Le militant altermondialiste, Martin Shaw, est toujours aux soins intensifs au CHUV à Lausanne. Il a été opéré de deux fractures aux vertèbres lombaires, une du bassin et d'une fracture multifragmentaire au talon gauche. Les jours de ce Britanique de 39ans, professeur en relations internationales de l'Université du Sussex, ne sont plus en danger. Martin Shaw a été entendu en fin d'après-midi par la justice. Il pourrait être rapatrié aujourd'hui mardi en Grande-Bretagne. L'homme était le premier de la cordée qui barrait la voie aux voitures du dimanche. Il a fait fait une grave chute de vingt mètres après qu'un policier a coupé la corde. A l'autre bout de la corde, une deuxième personne. C'est Christine, qui se présente comme une militante allemande. Elle ne dira pas son nom et a donné hier en compagnie de camarades présentes sur le pont une conférence de presse.

Policier schaffhousois

"L'opération était dangereuse, spectaculaire mais contrôlée. La police n'avait pas le droit de mettre des vies en danger. La police ignore les droits démocratiques, son incapacité est criminelle," déclare la rescapée. Christine a été sauvée grâce à un double tour de la corde sur la barrière et l'aide de ses camarades et de deux policiers qui l'ont arrêtée dans sa chute. Flashback.

En compagnie de quinze autre militants (Irlande, Etats-Unis, France, Angleterre...), Martin et Christine s'encordent et descendent dans le vide de chaque côté du pont. En avant, un sit-in de militants prévient les automobilistes. Il y aurait eu une banderole annonçant que "si la corde est coupée, deux personnes seront tuées".

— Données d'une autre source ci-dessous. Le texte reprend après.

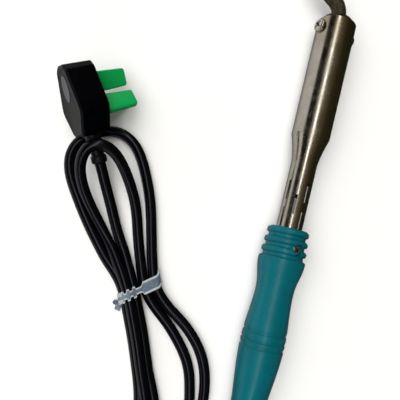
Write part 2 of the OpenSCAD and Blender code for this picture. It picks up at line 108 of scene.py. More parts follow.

Les manifestants garantissent qu'ils ont pris toutes les précautions pour expliquer leurs actions (banderoles, interprètes francophones). Le policier qui a coupé la corde est un Confédéré, un Schaffhousois comprenant peu le français. "Ce drame est lié à une mésentente reposant sur un problème linguistique", analyse le juge d'instruction Jean-Marie Ruede, chargé de l'enquête.

Les militants estiment que le policier a délibérément coupé la corde. Selon la justice vaudoise, c'est en effet volontairement que la corde a été coupée. "Pressé par les automobilistes qui voulaient avancer, le policier confédéré a commencé par lever la corde puis l'a tranchée. Mais savait-il qu'il y avait deux personnes qui se balançaient au bout? Interrogé dans sa langue maternelle, l'homme affirme avoir entendu l'ordre de trancher. "Coupez!", au lieu de: "Ne coupez pas!" Le juge est toujours à la recherche du policier francophone qui aurait dit quelque chose à son collègue alémanique. Pour sa part, le juge d'instruction cantonal, Jacques Antenen, estime que le policier a agi de sa propre initiative: "L'ordre de couper la corde est inimaginable!" juge le magistrat.

"Vidéo svp!"

"Je lance un appel pour que l'on me donne une copie de la vidéo prise par les manifestants", demande Jean-Marie Ruede. Il a entendu pour l'instant sept militants et quatre policiers. Le policier confédéré n'a pas été inculpé. Les anti-G8, eux, risquent d'être inculpés d'entrave à la circulation publique. Sur le site internet des alternatifs qui se veut indépendant (indymedia), on trouve une sélection de photos vraisemblablement tirées du document vidéo en question. L'enquête continue.